Since balloons were first invented in Great Britain in the 1800s, they've become a favorite way to mark a celebration, but it's a good time to find alternatives. Today, balloon litter—that's latex, foil, ribbons and strings—can be found on every beach, in every ocean, in the world's most remote forests and in the bellies of wildlife.
A single released helium-filled balloon can travel thousands of miles before it deflates and descends. Foil balloons on power lines have caused widespread power outages, and once they're in the environment, deflated balloons of all types can be ingested by wildlife, farm animals and pets.

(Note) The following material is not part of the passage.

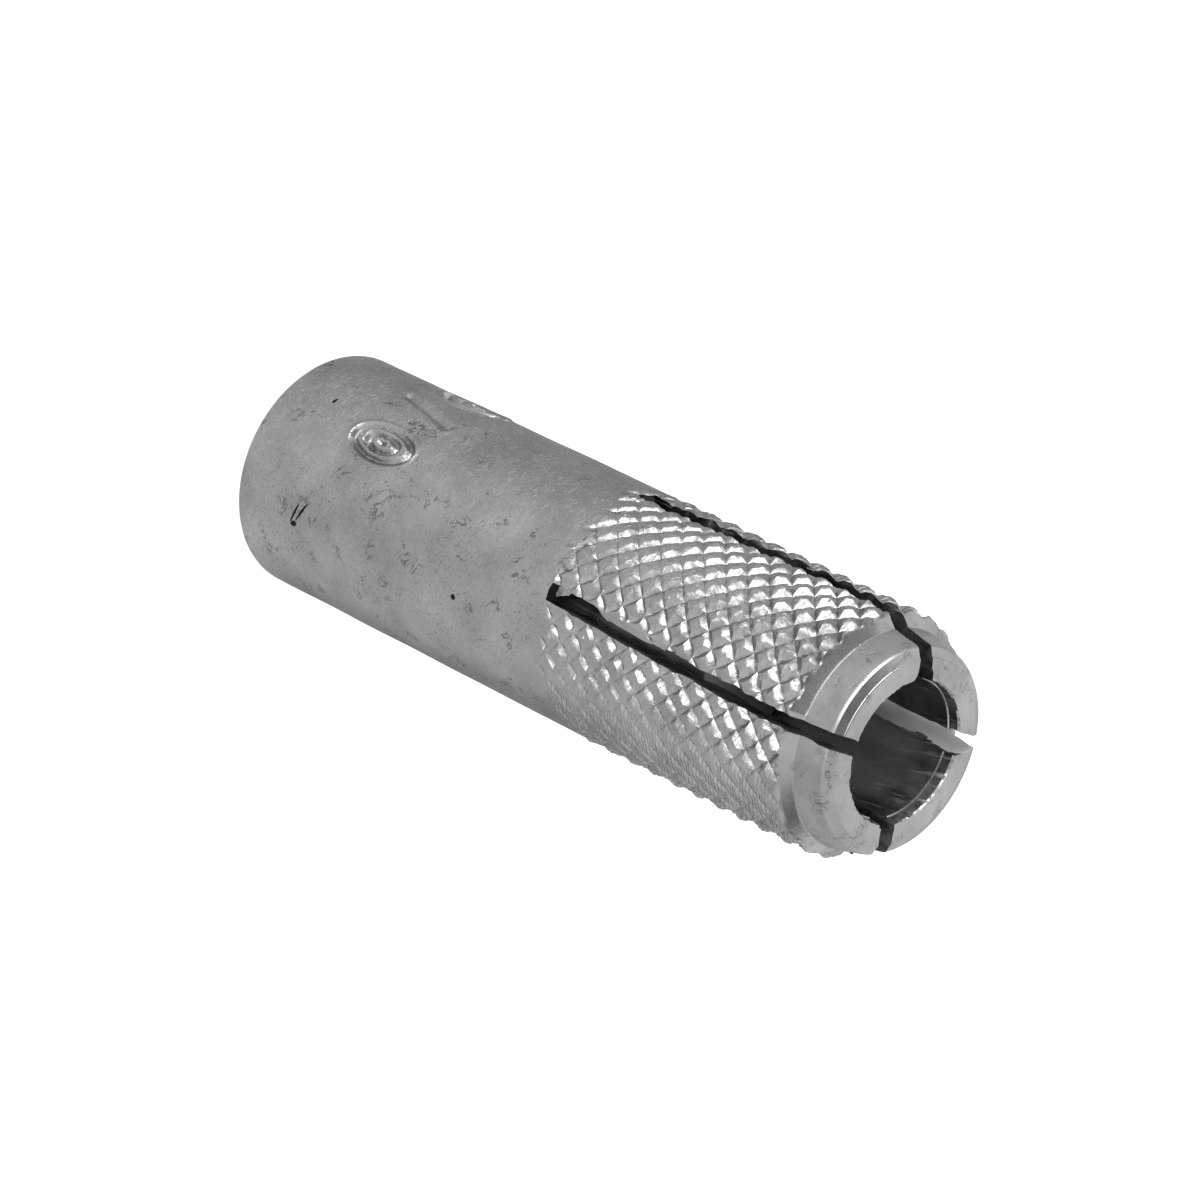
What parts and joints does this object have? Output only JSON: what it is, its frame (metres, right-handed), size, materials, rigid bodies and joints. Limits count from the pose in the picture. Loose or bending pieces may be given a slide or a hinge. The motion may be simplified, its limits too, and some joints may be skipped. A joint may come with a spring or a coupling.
{
  "type": "drop in anchor",
  "caption": "Round steel anchor sleeve with a threaded bore, a knurled slotted nose end and a wedge plug inside, set flush in a drilled hole to take a bolt.",
  "frame": {"origin": "centre of the sleeve's smooth threaded end, which it stands on", "axes": "+Z along the sleeve's axis from the threaded end to the slotted nose; +X and +Y across it, with the picture's camera on the -Y side"},
  "size_m": [0.0126, 0.0126, 0.0413],
  "materials": {
    "zinc_plated_steel": "dull bright zinc plating with fine scratches",
    "plug_steel": "plain turned steel"
  },
  "bodies": {
    "root": {"sleeve": "zinc_plated_steel", "expander_plug": "plug_steel"}
  },
  "joints": []
}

A deflated latex balloon floating in the water looks a lot like a jellyfish, a staple of the sea turtle's diet. Wild ponies, dolphins, birds and fish routinely mistake balloons for food and suffer when that soft plastic lodges in their digestive tracts. Seals, turtles and other marine animals can become entangled in balloon ribbons, sometimes with fatal consequences.
Here in the Chesapeake Bay region, balloon-related debris has been found on beaches from Virginia, Maryland and Delaware to New York and New Jersey. In a six-year study, scientists identified pieces of latex, foil, plastic and ribbons, all from balloons, as the most common type of debris found on beaches in Virginia, comprising 40% of all marine debris. Plastic beverage bottles came in a distant second at 22%.
To address this issue, the Maryland General Assembly approved and Governor Larry Hogan signed a bill to ban balloon releases in the state. Backing for the bill was broad and bipartisan. Vice President of Conservation Programs Laura Bankey provided important testimony in support of the bill, which prohibits the intentional release of balloons outside anywhere in Maryland beginning October 1, 2021. Connecticut, Florida and Virginia have also banned intentional balloon releases, and other states are considering similar laws.
It's time to find better ways to celebrate than by releasing balloons. Websites like preventballoonlitter.org offer a wide range of alternatives, including blowing bubbles, creating colorful chalk art, or planting flowers and trees.
If you do get your hands on a helium-filled balloon, don't let it go. Tell others what you've learned and enlist their support. When you're out on the beach, collect balloon litter and any plastic you find. If you don't, chances are an unwitting bird, turtle or seal probably will.